Continental flatware, also called European size, is generally a half-inch longer than place-size flatware and an inch longer than luncheon size. Continental is proportioned for a formal table setting and is slightly heavier than the other two size options. 

 

How much flatware to purchase? 

Decide what flatware you need. Make a list. Review your menu and the utensils used in the serving and consumption of each dish. Also take into consideration your turn-over rate. How fast will the flatware need to be washed and ready for the next use? 

Restaurant flatware is typically sold in packs of 12 or multiples of a dozen and can vary between manufacturers.

A generalized rule of thumb is to order 2-3 pieces of flatware per seat. So if your restaurant seats 50 people, you will want a minimum of 100 forks, 100 spoons etc. It is always recommended to order more than you think you’ll need. You might be surprised at how much cutlery ends up accidentally scraped in with the trash. 

Here's a reference chart to help you determine how much of each type of cutlery you need for your foodservice business.  The number is a factor that you can use to determine the number of each you should have on hand.

# of seats x factor = # of pieces to order

For example: 100 seat family restaurant needs to order soup spoons.  The factor from the chart below is 2.
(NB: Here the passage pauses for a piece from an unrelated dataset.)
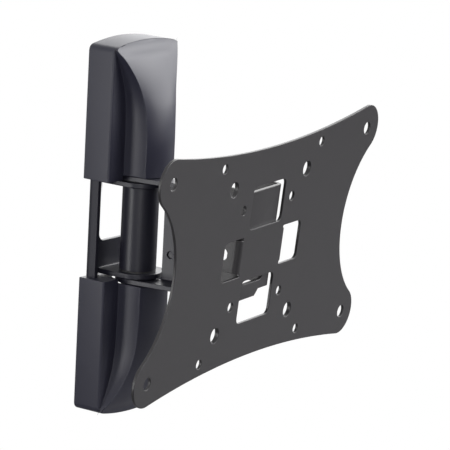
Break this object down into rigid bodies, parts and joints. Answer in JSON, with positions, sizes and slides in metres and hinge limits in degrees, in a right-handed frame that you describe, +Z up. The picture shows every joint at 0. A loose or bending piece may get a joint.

100 seats x 2 = 200 pieces

Remember that pack sizes differ between manufacturers, but are typically sold by the dozen so order to the nearest dozen.  200 pieces = 17 DZ.

FLATWARE ORDERING FACTORS

Item Type Fine Dining Casual Dining
Teaspoon 5 4
Dessert/Soup Spoon 2 2
Tablespoon 0.25 0.25
Iced Tea Spoon 1.5 1.5
Demitasse Spoon 2 -
Bouillon Spoon 2 2
Dinner Fork 3 3
Salad/Dessert Fork 1.5 1.5
Cocktail Fork 1.5 -
Dinner Knife 2 2
Butter Knife 1.5 1

 

When it comes down to it, pick the flatware that suits your industry, aesthetic and budget. There is an overwhelming number of decisions that need to be made operating a foodservice business. Let the choice of flatware be a straightforward one.